DATA PROVIDED:
- - -
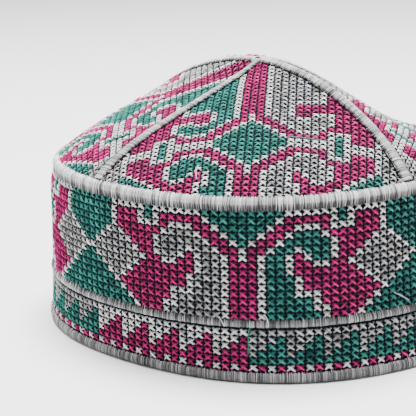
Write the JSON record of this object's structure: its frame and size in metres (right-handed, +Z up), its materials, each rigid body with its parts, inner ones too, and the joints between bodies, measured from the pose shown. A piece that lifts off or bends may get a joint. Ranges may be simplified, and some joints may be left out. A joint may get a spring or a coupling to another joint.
{
  "type": "kufi cap",
  "caption": "Round brimless cap with an upright embroidered wall, a low crown of gores and satin edgings; worn on the head, it also stands on its rim.",
  "frame": {"origin": "middle of the rim, on the plane that the cap stands on", "axes": "+Z up through the crown, -Y towards the front of the cap, +X to the right as seen from the front"},
  "size_m": [0.1874, 0.1836, 0.1073],
  "materials": {
    "stitched_cloth": "matte cross stitch on a near-black cotton ground",
    "satin_edging": "satin stitch with a soft sheen"
  },
  "bodies": {
    "root": {"side_wall": "stitched_cloth", "gore_front": "stitched_cloth", "gore_right": "stitched_cloth", "gore_back": "stitched_cloth", "gore_left": "stitched_cloth", "crown_edge_cord": "satin_edging", "border_cord": "satin_edging", "rim_binding": "satin_edging", "seam_over_tip": "satin_edging", "seam_front_right": "satin_edging", "seam_back_left": "satin_edging"}
  },
  "joints": []
}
- - -
REQUEST: All the data must be duplicated exactly, with nothing added or removed.

RESULT BELOW:
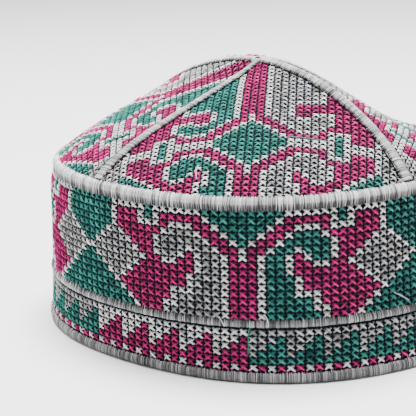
Write the JSON record of this object's structure: its frame and size in metres (right-handed, +Z up), its materials, each rigid body with its parts, inner ones too, and the joints between bodies, measured from the pose shown. A piece that lifts off or bends may get a joint. Ranges may be simplified, and some joints may be left out. A joint may get a spring or a coupling to another joint.
{
  "type": "kufi cap",
  "caption": "Round brimless cap with an upright embroidered wall, a low crown of gores and satin edgings; worn on the head, it also stands on its rim.",
  "frame": {"origin": "middle of the rim, on the plane that the cap stands on", "axes": "+Z up through the crown, -Y towards the front of the cap, +X to the right as seen from the front"},
  "size_m": [0.1874, 0.1836, 0.1073],
  "materials": {
    "stitched_cloth": "matte cross stitch on a near-black cotton ground",
    "satin_edging": "satin stitch with a soft sheen"
  },
  "bodies": {
    "root": {"side_wall": "stitched_cloth", "gore_front": "stitched_cloth", "gore_right": "stitched_cloth", "gore_back": "stitched_cloth", "gore_left": "stitched_cloth", "crown_edge_cord": "satin_edging", "border_cord": "satin_edging", "rim_binding": "satin_edging", "seam_over_tip": "satin_edging", "seam_front_right": "satin_edging", "seam_back_left": "satin_edging"}
  },
  "joints": []
}